EXERCISE REQUIREMENTS
Extract, without alteration, each line from the start of the listing to the line bearing "return at(SPRIG_ALONG) +".

DATASET EXTRACT
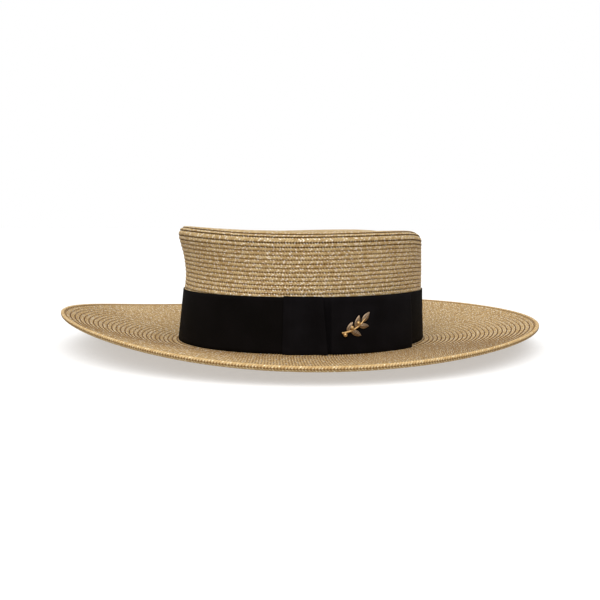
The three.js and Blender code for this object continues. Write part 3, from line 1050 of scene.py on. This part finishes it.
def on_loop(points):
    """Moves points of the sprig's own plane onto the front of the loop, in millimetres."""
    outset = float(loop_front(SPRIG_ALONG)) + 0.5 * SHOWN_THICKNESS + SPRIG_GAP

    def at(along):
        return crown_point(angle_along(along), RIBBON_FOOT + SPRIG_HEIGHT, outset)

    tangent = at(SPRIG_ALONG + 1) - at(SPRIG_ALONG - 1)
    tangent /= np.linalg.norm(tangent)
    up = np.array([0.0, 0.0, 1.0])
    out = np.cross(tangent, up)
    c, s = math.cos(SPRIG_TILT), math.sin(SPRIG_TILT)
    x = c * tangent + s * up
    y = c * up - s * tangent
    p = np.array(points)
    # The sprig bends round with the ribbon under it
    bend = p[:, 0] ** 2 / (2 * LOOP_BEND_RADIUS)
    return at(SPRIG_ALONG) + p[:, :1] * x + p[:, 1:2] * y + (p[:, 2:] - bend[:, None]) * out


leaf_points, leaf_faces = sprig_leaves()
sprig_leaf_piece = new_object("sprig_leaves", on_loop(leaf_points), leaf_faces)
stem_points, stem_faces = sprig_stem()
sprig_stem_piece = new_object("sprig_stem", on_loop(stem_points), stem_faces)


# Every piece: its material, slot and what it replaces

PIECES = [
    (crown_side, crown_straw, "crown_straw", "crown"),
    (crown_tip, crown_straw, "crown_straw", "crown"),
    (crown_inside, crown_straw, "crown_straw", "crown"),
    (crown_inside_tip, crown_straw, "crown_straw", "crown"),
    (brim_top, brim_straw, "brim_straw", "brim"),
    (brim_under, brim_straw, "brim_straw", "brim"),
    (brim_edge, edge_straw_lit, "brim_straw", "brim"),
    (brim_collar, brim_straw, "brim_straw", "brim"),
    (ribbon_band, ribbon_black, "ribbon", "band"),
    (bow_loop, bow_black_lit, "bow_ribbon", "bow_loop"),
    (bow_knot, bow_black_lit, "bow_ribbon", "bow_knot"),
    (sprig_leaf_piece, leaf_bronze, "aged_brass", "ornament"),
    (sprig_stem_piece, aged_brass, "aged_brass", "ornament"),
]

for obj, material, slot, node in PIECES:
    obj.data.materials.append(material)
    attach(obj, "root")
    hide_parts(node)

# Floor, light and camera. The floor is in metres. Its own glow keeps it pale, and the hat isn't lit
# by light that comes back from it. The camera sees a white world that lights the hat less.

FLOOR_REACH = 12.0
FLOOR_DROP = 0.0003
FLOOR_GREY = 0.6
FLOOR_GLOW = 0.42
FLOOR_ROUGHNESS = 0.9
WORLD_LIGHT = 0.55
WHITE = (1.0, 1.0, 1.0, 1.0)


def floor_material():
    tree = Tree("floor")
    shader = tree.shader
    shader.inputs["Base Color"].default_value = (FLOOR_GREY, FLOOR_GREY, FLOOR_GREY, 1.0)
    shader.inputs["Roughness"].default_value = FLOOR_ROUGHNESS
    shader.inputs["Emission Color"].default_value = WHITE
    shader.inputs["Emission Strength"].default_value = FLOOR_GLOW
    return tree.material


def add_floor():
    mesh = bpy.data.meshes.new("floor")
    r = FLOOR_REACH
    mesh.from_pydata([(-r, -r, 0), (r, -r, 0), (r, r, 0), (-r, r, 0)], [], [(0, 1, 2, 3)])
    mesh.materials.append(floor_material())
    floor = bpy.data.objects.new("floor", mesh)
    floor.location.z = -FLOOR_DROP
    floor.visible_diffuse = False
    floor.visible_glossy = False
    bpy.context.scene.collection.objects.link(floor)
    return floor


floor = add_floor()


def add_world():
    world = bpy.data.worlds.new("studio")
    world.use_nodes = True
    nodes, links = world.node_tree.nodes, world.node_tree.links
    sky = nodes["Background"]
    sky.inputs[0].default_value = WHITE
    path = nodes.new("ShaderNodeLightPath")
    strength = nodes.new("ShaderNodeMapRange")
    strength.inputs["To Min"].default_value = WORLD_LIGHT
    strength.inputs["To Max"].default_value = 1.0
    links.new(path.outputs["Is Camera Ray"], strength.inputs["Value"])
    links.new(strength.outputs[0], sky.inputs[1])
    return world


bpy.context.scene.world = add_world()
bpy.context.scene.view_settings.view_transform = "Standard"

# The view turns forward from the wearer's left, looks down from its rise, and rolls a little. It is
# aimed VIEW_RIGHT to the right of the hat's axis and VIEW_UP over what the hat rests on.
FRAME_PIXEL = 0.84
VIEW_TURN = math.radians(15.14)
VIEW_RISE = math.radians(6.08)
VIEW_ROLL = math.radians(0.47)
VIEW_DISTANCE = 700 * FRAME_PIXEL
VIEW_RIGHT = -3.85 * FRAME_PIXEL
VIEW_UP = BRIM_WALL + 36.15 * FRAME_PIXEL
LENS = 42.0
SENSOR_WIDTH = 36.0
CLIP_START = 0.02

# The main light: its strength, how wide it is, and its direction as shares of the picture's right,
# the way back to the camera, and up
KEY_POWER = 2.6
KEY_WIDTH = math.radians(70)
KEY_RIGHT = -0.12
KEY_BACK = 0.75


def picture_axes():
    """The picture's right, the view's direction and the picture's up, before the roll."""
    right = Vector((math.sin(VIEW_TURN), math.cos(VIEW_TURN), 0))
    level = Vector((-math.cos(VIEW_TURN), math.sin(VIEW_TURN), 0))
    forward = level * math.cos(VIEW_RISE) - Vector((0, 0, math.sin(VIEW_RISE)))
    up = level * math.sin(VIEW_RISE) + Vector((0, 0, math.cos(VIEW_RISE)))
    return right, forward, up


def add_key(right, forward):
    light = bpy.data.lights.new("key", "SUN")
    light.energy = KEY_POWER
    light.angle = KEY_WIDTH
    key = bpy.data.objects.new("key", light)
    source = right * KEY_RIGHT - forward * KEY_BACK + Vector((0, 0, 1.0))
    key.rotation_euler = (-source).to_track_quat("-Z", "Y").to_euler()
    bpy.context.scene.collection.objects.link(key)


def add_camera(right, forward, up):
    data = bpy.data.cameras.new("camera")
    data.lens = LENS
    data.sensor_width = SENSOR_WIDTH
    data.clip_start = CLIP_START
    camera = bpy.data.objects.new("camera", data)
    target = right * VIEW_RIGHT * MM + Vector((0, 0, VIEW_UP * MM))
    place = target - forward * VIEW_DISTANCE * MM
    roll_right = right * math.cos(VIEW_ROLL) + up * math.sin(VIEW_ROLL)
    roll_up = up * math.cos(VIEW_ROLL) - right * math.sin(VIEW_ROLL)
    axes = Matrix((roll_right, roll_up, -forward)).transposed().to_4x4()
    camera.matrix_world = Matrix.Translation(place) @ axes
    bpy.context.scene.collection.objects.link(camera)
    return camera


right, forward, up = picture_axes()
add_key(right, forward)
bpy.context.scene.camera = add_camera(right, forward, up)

COMPLETE RESPONSE
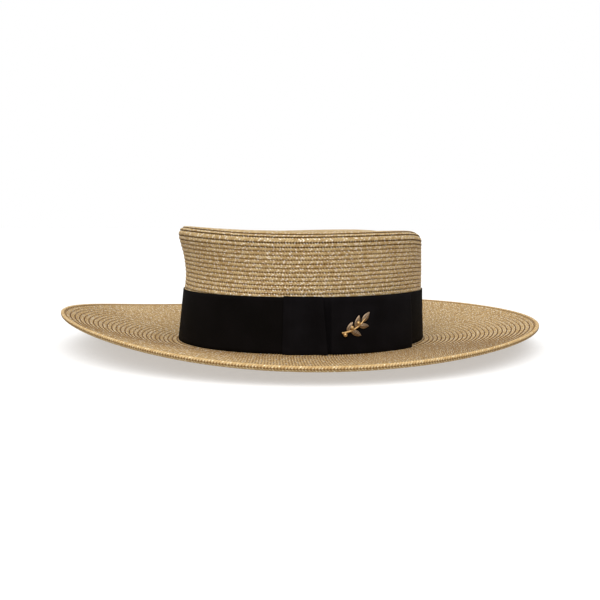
The three.js and Blender code for this object continues. Write part 3, from line 1050 of scene.py on. This part finishes it.
def on_loop(points):
    """Moves points of the sprig's own plane onto the front of the loop, in millimetres."""
    outset = float(loop_front(SPRIG_ALONG)) + 0.5 * SHOWN_THICKNESS + SPRIG_GAP

    def at(along):
        return crown_point(angle_along(along), RIBBON_FOOT + SPRIG_HEIGHT, outset)

    tangent = at(SPRIG_ALONG + 1) - at(SPRIG_ALONG - 1)
    tangent /= np.linalg.norm(tangent)
    up = np.array([0.0, 0.0, 1.0])
    out = np.cross(tangent, up)
    c, s = math.cos(SPRIG_TILT), math.sin(SPRIG_TILT)
    x = c * tangent + s * up
    y = c * up - s * tangent
    p = np.array(points)
    # The sprig bends round with the ribbon under it
    bend = p[:, 0] ** 2 / (2 * LOOP_BEND_RADIUS)
    return at(SPRIG_ALONG) + p[:, :1] * x + p[:, 1:2] * y + (p[:, 2:] - bend[:, None]) * out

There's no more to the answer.